Let's start with John Badham's "Dracula," which begins with the arrival of Dracula (Frank Langella) in England. In this version, Lucy (Kate Nelligan) is the fiance of Jonathan Harker (Trevor Eve), and the daughter of Dr. Seward (Donald Pleasance), who runs the local asylum. She's visited by her friend Mina (Jan Francis), the daughter of Professor Van Helsing (Laurence Olivier). Mina becomes the first victim of the Count, a dashing, attractive figure who no one suspects of wrongdoing until fairly late in the story. Harker never makes the trip to Transylvania in this version, and more emphasis is placed on Dracula's seduction of his victims. The film's tagline is "A Love Story." However, Dracula is ultimately dispatched by Harker and Van Helsing, in an action sequence worthy of one of Christopher Lee's toothier Hammer horror films.
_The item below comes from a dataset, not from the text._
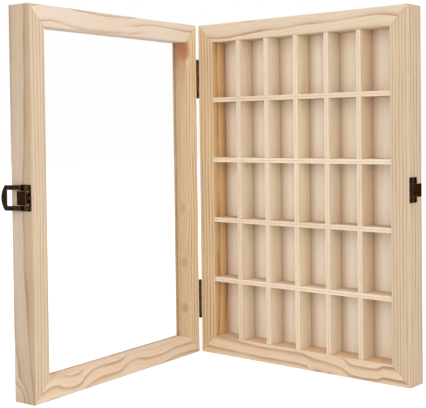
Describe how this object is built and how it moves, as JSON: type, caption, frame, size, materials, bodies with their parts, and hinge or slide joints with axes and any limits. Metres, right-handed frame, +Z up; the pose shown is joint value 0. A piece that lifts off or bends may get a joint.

The film plays if fairly straight, and the story works as distillation of all the most well known "Dracula" tropes. Yet, with Langella's hunkier Drac and the more romantic intimations, this is the "Dracula" adaptation that probably started shifting modern perceptions of the character from monster to tragic romantic anti-hero. Badham still keeps all the usual trappings of a "Dracula" story, though, and executes them very well. Carfax Abbey, Dracula's new residence, takes the place of the Transylvanian castle, full of cobwebs and candles. The art direction is ornate, but stately, and most of the film was shot on location in various parts of coastal England. It's refreshingly well grounded in the real world. However, the most memorable scene is a surreal "Wedding Night" sequence with Dracula and Lucy, which was created by Maurice Binder, best known for many James Bond opening title sequences. He uses optical effects, including colorful laser projections, to create a striking piece of 70s psychedelia.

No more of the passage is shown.